+++ Input data +++

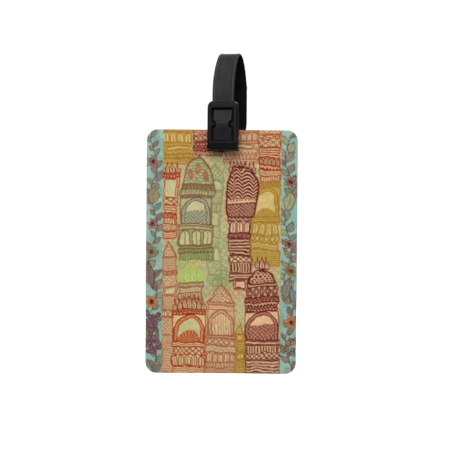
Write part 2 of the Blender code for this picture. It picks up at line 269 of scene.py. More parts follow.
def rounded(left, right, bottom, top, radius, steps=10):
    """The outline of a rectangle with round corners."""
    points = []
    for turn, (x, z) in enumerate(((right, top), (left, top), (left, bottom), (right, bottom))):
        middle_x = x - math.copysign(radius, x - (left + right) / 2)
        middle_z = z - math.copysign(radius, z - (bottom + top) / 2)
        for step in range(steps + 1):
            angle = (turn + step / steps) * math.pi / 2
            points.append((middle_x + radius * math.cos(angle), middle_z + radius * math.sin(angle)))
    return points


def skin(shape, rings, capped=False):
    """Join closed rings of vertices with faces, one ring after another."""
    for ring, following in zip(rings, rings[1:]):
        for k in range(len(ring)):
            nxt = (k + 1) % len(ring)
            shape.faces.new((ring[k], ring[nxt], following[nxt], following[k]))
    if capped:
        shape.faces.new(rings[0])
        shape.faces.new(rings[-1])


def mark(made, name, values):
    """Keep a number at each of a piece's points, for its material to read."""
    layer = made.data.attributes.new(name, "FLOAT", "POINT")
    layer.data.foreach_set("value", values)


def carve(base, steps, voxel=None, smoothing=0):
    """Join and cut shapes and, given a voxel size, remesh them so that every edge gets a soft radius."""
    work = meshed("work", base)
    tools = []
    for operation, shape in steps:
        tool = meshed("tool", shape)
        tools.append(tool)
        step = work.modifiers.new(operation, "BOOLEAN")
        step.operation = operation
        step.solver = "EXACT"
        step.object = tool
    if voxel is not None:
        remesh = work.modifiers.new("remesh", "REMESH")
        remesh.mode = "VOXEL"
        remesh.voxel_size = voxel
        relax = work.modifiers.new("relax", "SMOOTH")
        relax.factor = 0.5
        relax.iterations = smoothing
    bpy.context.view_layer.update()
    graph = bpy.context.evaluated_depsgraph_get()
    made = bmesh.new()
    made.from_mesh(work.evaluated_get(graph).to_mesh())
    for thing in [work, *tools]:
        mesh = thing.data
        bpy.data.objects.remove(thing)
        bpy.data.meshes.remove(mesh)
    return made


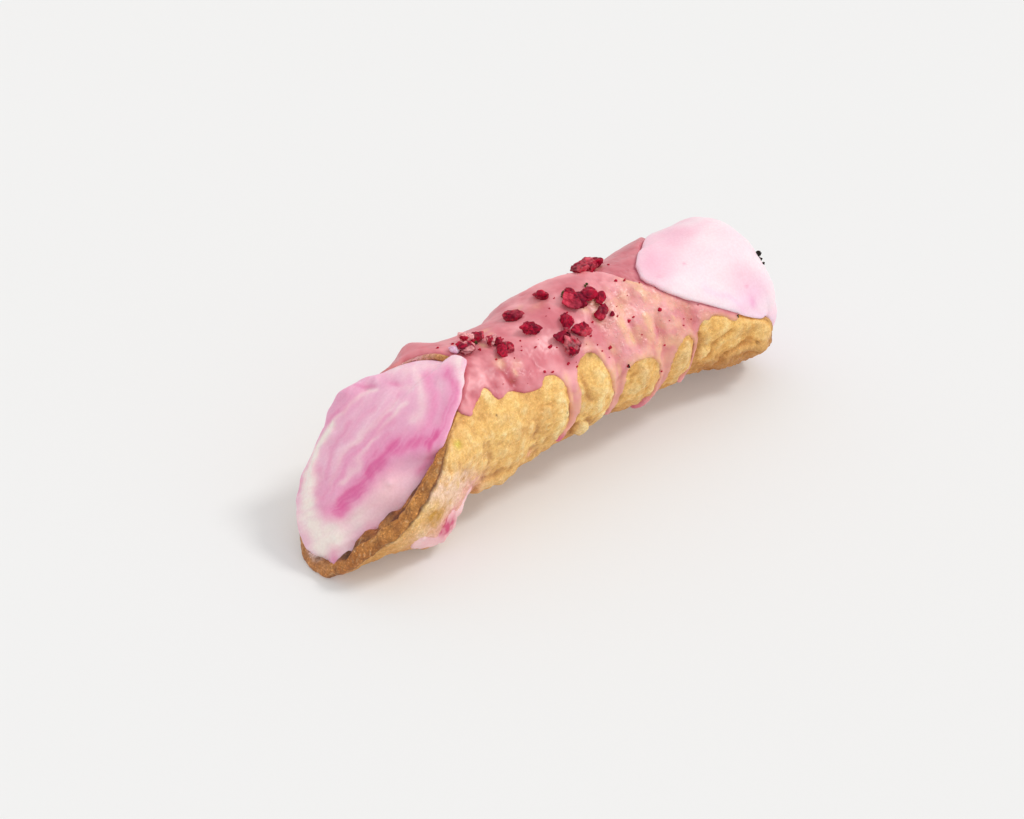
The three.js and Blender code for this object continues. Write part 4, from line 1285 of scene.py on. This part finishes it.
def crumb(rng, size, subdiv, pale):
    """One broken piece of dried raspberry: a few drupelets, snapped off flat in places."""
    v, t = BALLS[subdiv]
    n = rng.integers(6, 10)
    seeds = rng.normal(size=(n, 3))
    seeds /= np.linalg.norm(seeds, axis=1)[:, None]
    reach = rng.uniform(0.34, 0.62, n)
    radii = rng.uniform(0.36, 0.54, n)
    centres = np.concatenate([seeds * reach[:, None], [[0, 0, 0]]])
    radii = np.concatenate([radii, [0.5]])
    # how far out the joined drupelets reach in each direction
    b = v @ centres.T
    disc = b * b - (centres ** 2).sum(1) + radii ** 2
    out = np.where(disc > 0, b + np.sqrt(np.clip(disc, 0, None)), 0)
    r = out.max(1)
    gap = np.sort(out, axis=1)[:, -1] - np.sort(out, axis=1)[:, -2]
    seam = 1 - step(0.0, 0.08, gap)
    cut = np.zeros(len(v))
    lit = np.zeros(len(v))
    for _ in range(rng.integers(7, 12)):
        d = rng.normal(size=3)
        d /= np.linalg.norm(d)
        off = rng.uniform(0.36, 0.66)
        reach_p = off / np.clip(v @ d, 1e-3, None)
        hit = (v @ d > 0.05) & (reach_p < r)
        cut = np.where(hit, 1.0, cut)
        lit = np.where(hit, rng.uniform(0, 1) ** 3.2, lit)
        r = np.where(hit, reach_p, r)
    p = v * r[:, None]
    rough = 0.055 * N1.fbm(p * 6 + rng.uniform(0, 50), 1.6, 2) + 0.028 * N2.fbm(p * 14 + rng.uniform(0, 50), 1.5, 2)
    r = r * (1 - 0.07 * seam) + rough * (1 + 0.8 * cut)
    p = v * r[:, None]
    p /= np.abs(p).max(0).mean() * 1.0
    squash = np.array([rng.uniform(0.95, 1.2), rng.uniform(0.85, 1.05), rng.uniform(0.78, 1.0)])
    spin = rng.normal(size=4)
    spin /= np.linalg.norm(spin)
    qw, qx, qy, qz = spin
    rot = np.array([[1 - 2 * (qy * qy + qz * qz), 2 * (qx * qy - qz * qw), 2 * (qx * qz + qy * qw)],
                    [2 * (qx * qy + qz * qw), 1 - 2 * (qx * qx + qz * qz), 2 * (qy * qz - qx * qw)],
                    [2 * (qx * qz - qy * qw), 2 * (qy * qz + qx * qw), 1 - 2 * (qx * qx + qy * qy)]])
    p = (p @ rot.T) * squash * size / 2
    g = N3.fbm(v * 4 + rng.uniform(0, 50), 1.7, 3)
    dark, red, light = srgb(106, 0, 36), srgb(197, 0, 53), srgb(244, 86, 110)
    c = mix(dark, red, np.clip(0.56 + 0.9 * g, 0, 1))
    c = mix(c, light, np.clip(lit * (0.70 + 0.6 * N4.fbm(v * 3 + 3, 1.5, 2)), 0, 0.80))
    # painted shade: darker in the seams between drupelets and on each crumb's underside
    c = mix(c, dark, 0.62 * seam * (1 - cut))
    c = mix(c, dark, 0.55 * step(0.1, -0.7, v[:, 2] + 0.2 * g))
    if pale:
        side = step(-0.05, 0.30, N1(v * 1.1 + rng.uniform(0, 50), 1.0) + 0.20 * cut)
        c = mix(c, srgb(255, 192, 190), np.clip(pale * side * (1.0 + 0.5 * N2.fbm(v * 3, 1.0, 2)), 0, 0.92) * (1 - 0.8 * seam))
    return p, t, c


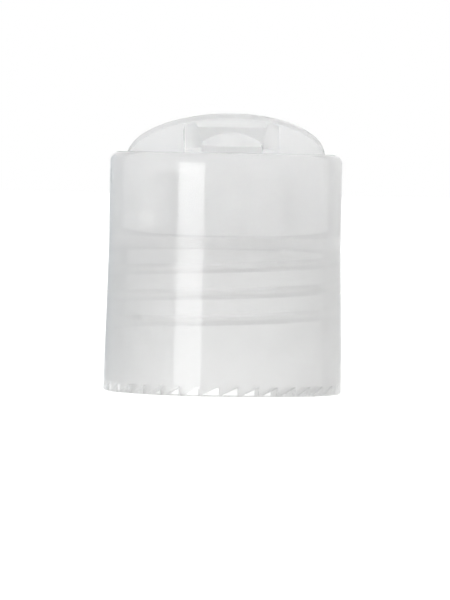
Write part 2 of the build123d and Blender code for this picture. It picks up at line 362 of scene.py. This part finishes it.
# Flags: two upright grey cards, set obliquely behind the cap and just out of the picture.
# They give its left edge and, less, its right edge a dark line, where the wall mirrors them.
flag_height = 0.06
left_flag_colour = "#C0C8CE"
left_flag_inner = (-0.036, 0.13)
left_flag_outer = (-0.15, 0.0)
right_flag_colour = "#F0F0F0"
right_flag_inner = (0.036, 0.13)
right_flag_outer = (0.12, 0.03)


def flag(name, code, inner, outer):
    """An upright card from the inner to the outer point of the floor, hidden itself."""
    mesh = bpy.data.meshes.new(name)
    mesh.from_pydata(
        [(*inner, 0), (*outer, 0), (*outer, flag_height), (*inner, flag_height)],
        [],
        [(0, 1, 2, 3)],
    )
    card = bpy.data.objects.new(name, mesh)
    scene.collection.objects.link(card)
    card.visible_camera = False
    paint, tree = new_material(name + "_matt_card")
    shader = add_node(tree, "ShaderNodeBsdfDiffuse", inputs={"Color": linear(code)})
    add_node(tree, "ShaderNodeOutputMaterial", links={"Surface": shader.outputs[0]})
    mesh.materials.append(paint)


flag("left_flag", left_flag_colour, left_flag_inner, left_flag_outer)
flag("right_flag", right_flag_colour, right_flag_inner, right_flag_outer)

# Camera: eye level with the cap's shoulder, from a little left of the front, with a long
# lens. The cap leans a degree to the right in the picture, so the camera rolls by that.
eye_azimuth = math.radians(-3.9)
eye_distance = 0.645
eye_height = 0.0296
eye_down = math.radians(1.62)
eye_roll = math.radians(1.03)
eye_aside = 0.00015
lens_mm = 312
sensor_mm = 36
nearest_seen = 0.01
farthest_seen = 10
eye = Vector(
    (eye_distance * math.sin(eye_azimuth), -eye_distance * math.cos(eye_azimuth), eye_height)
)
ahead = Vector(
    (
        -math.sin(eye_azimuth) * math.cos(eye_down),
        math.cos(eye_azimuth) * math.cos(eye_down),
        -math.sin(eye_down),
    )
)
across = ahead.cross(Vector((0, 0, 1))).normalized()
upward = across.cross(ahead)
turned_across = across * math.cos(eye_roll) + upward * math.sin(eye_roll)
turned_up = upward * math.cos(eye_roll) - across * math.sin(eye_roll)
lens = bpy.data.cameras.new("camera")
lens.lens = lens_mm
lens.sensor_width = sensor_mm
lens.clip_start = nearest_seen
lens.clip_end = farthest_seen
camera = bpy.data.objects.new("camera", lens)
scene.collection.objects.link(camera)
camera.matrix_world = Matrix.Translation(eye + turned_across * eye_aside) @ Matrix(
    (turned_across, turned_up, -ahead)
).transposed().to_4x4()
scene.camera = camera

+++

> [Exercise description]
Beginning at the top of the data, please return every line until and including the line containing "shape.faces.new(rings[-1])", copied exactly, and nothing past it.

> [Solution for this exercise]
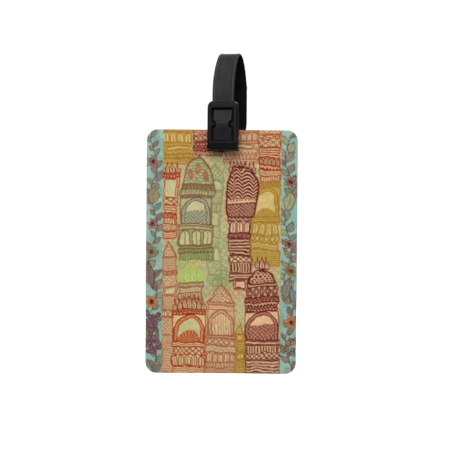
Write part 2 of the Blender code for this picture. It picks up at line 269 of scene.py. More parts follow.
def rounded(left, right, bottom, top, radius, steps=10):
    """The outline of a rectangle with round corners."""
    points = []
    for turn, (x, z) in enumerate(((right, top), (left, top), (left, bottom), (right, bottom))):
        middle_x = x - math.copysign(radius, x - (left + right) / 2)
        middle_z = z - math.copysign(radius, z - (bottom + top) / 2)
        for step in range(steps + 1):
            angle = (turn + step / steps) * math.pi / 2
            points.append((middle_x + radius * math.cos(angle), middle_z + radius * math.sin(angle)))
    return points


def skin(shape, rings, capped=False):
    """Join closed rings of vertices with faces, one ring after another."""
    for ring, following in zip(rings, rings[1:]):
        for k in range(len(ring)):
            nxt = (k + 1) % len(ring)
            shape.faces.new((ring[k], ring[nxt], following[nxt], following[k]))
    if capped:
        shape.faces.new(rings[0])
        shape.faces.new(rings[-1])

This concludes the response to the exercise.